Crosby voted MVP of NHL
One of his three awards
Wednesday, June 25, 2014
Seven years after Sidney Crosby won his first Hart Trophy, the Pittsburgh captain has been recognized as the NHL’s best once again.
Crosby won the NHL’s most valuable player award for the second time Tuesday night at the league’s postseason awards ceremony in Las Vegas.
After his first full season without major injuries since 2010, the Penguins’ 26-year-old center cleaned up at the NHL’s awards show to cap a fruitful year that included a second gold medal as Canada’s captain at the Sochi Olympics. Crosby also collected the Art Ross Trophy as the league scoring champion and the Ted Lindsay Award as the players’ choice for the NHL’s most outstanding player.
In a modest acceptance speech, Crosby thanked his teammates and family.
“I appreciate all the sacrifices you’ve made to allow me to play the game I love every day,” Crosby said.
Crosby won his second NHL scoring title with 104 points, including 68 assists in his fifth career 100-point season. Crosby scored in 60 of his 80 games, never going more than two games without a point for the Metropolitan Division champion Penguins.
Crosby hadn’t won the Hart Trophy since 2007, when he led the NHL in scoring as a 19-year-old prodigy. This time around, Sid the Kid handily beat out Anaheim captain Ryan Getzlaf and Philadelphia captain Claude Giroux, receiving 128 of the 137 first-place votes from a panel of hockey writers. Getzlaf finished second.
“You play for the big one that the Kings have here tonight, but this is definitely nice,” Crosby told the NHL Network, referring to the Los Angeles Kings’ Stanley Cup title.
Crosby was particularly honored by his second straight Ted Lindsay Award. Crosby received the Lindsay from his fellow players last season, but was beaten out by Washington’s Alex Ovechkin for the Hart.

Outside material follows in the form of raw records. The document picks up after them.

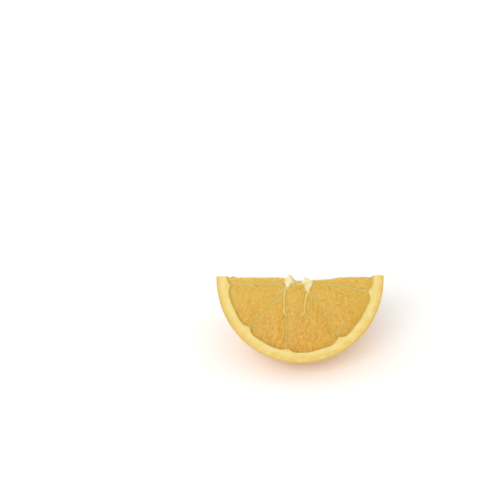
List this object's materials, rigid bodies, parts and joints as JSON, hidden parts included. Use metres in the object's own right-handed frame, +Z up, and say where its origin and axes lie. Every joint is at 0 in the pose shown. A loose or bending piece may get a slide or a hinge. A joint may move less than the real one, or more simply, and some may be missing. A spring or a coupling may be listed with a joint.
{
  "type": "orange wedge",
  "caption": "Unpeeled wedge of an orange that rests on its round skin, with peel, pith, membranes and juicy segments showing on its flat cut faces.",
  "frame": {"origin": "centre of the small flat spot under the skin on which the wedge rests", "axes": "+X along the straight edge that the two cut faces share, -Y towards the side that the crosswise cut faces, +Z up"},
  "size_m": [0.0762, 0.054, 0.038],
  "materials": {
    "peel": "waxy orange skin with fine oil pores, satin",
    "pith": "spongy pale yellow pith, matte",
    "pulp": "wet golden orange juice sacs, translucent",
    "membrane": "thin pale segment wall, moist and translucent"
  },
  "bodies": {
    "root": {"orange_wedge": "peel"}
  },
  "joints": []
}
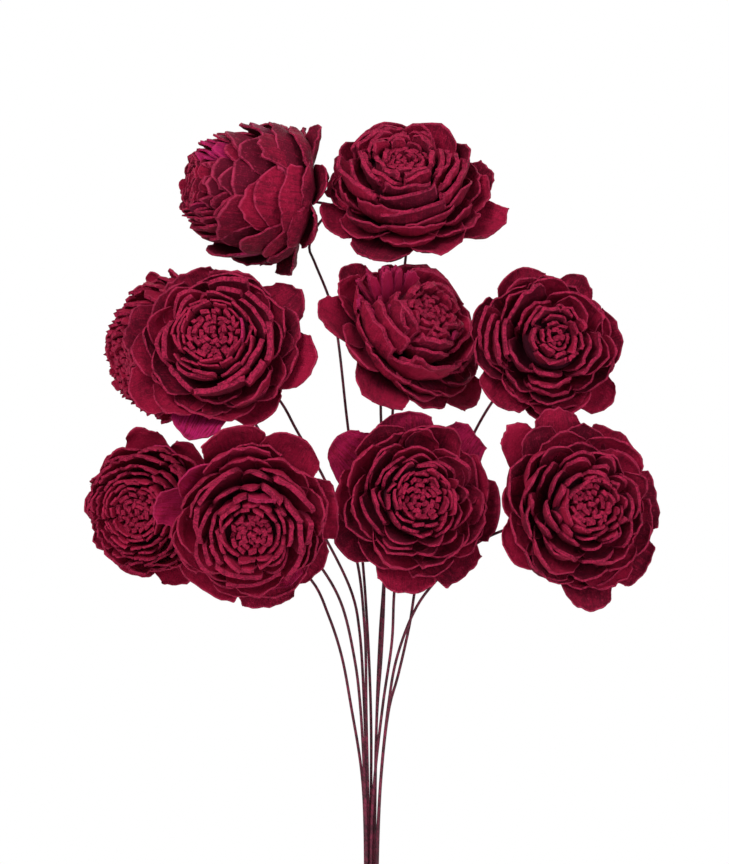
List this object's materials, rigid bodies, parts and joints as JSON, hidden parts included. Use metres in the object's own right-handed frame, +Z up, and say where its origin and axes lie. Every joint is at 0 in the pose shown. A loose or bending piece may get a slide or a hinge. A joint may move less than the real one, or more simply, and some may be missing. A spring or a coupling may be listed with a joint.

“Those are the guys that you compete against every night,” Crosby said. “Knowing that and being selected, it’s an honor and a compliment, so I definitely appreciate it.”
Boston goalie Tuukka Rask won the Vezina Trophy, and Bruins teammate Patrice Bergeron won his second Selke Trophy as the NHL’s best defensive forward. Chicago’s Duncan Keith won his second Norris Trophy as the league’s top defenseman.
Colorado coach Patrick Roy won the Adams Award, while Avalanche forward Nathan MacKinnon became the youngest player to win the Calder Trophy as the NHL’s top rookie.